EXERCISE PROMPT: Write out the material below again, unchanged.

**** SOURCE MATERIAL ****

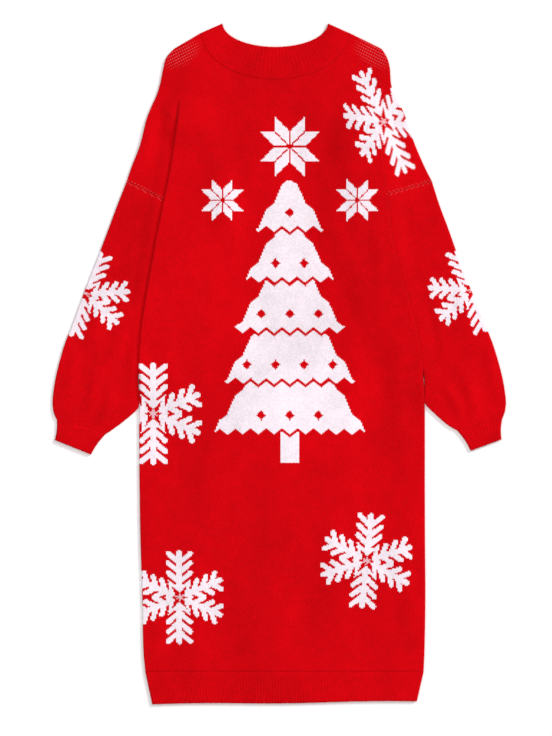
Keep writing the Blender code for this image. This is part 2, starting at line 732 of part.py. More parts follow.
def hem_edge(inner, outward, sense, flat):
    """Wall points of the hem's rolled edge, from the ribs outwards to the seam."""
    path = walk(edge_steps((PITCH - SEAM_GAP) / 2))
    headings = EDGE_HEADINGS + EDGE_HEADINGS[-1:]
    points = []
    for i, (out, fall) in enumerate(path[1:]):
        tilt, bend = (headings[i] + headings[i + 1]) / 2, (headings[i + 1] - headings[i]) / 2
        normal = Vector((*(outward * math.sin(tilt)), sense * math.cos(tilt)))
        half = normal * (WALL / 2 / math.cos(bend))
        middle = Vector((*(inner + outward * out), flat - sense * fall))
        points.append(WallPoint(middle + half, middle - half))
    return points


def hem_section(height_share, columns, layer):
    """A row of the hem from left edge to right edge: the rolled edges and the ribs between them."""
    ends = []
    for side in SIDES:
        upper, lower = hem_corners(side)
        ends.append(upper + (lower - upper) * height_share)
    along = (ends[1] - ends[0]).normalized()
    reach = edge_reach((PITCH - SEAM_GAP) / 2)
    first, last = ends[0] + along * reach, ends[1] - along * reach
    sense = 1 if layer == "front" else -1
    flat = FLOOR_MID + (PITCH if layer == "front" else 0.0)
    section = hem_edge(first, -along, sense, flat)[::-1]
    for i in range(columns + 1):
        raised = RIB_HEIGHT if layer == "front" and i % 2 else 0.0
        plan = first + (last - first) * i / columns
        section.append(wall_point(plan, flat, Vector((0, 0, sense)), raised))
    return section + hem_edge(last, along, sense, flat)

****

FINAL RESULT:
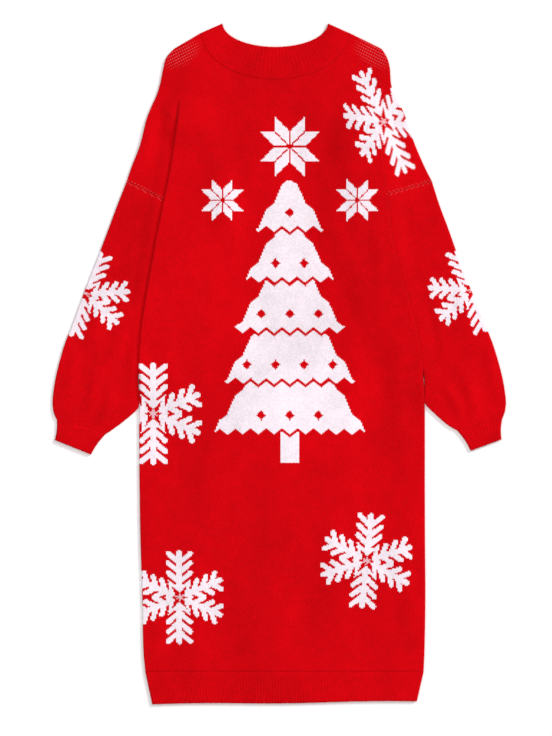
Keep writing the Blender code for this image. This is part 2, starting at line 732 of part.py. More parts follow.
def hem_edge(inner, outward, sense, flat):
    """Wall points of the hem's rolled edge, from the ribs outwards to the seam."""
    path = walk(edge_steps((PITCH - SEAM_GAP) / 2))
    headings = EDGE_HEADINGS + EDGE_HEADINGS[-1:]
    points = []
    for i, (out, fall) in enumerate(path[1:]):
        tilt, bend = (headings[i] + headings[i + 1]) / 2, (headings[i + 1] - headings[i]) / 2
        normal = Vector((*(outward * math.sin(tilt)), sense * math.cos(tilt)))
        half = normal * (WALL / 2 / math.cos(bend))
        middle = Vector((*(inner + outward * out), flat - sense * fall))
        points.append(WallPoint(middle + half, middle - half))
    return points


def hem_section(height_share, columns, layer):
    """A row of the hem from left edge to right edge: the rolled edges and the ribs between them."""
    ends = []
    for side in SIDES:
        upper, lower = hem_corners(side)
        ends.append(upper + (lower - upper) * height_share)
    along = (ends[1] - ends[0]).normalized()
    reach = edge_reach((PITCH - SEAM_GAP) / 2)
    first, last = ends[0] + along * reach, ends[1] - along * reach
    sense = 1 if layer == "front" else -1
    flat = FLOOR_MID + (PITCH if layer == "front" else 0.0)
    section = hem_edge(first, -along, sense, flat)[::-1]
    for i in range(columns + 1):
        raised = RIB_HEIGHT if layer == "front" and i % 2 else 0.0
        plan = first + (last - first) * i / columns
        section.append(wall_point(plan, flat, Vector((0, 0, sense)), raised))
    return section + hem_edge(last, along, sense, flat)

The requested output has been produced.